Would Graduate School Work Better if You Never Graduated From It?

Wired Campus 2014-07-17

Learning continues long after college ends. What if being enrolled in college was also a lifelong condition?

That is how Christian Terwiesch, a professor at the University of Pennsylvania’s Wharton School, thinks graduate business programs might work in the future.

He and a colleague, Karl T. Ulrich, vice dean of innovation at Wharton, have published a paper on how the ascent of short video lectures—the kind popularized by massive open online courses and Khan Academy—might change the cost and structure of top business programs like Wharton’s. The short answer is that they probably won’t, at least not anytime soon.

But in an interview with The Chronicle, Mr. Terwiesch ventured a guess as to how Wharton might change further down the line. The business school eventually might have to provide chunks of its curriculum on demand over a student’s whole career, he said, rather than during a two-year stretch at the beginning.

The idea makes at least some sense. Students come to Wharton to learn skills, but they also come to meet people and become part of an exclusive club of future power brokers. A two-year immersion makes sense for making friends, but when it comes to learning skills, it does not always make sense to serve the whole meal upfront.

“A long time can elapse between learning a chunk of knowledge and applying it,” write the two professors. They compare a Wharton degree to a Swiss Army knife: “You buy it today to use one day, but you know neither when you will use it nor which part of the knife you will use first.” More often than not, they say, students experience graduate school and its benefits in this order: “learn-learn-learn-certify-wait-wait-wait-deploy.”

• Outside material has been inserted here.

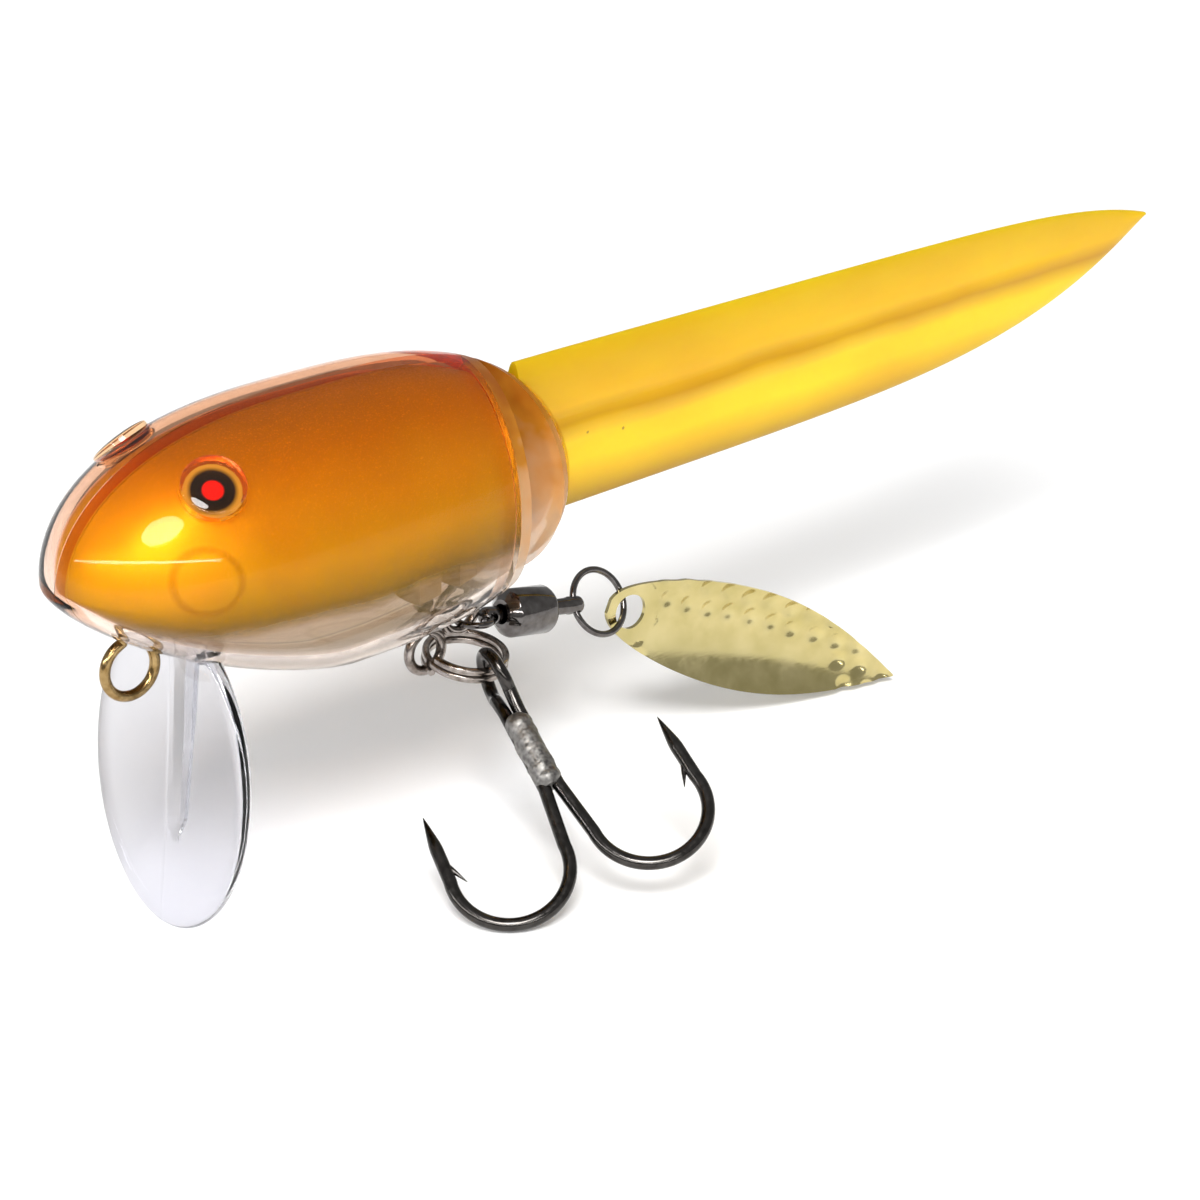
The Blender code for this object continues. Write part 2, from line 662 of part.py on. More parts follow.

Buying the whole knife upfront made sense when taking courses required students to move to Philadelphia. But the professors, who are among those at Wharton who have been experimenting with MOOCs, are increasingly convinced that online courses can be sufficient to teach specific skills to capable, invested students.

What might Wharton look like in 2035? Mr. Terwiesch agreed to speculate: Students accepted to Wharton would still take part in an immersive program right away. But instead of two years, it would last 10 months—long enough to make friends, participate in experiential parts of the program, and become members of the club. They would pay a fee for the immersion, but not the balance of their tuition.

After that, students would graduate into the work force, but they would stay enrolled at Wharton on a subscription basis. One day, a Wharton subscriber working in investment banking might get put on a team that oversees mergers and acquisitions. Instead of aching to recall the lessons she learned back in business school (and later forgot), she takes an online “minicourse” from Wharton. “The new pattern becomes learn-certify-deploy, learn-certify-deploy,” the professors write in their paper.

Flexible, online business programs aimed at working professionals already exist, but they tend to be oriented to a fairly prompt, definitive graduation date. Mr. Terwiesch’s idea of an exclusive graduate school that enrolls students over the course of their whole careers is a spitball, to be sure, but it may prove to be a sticky one.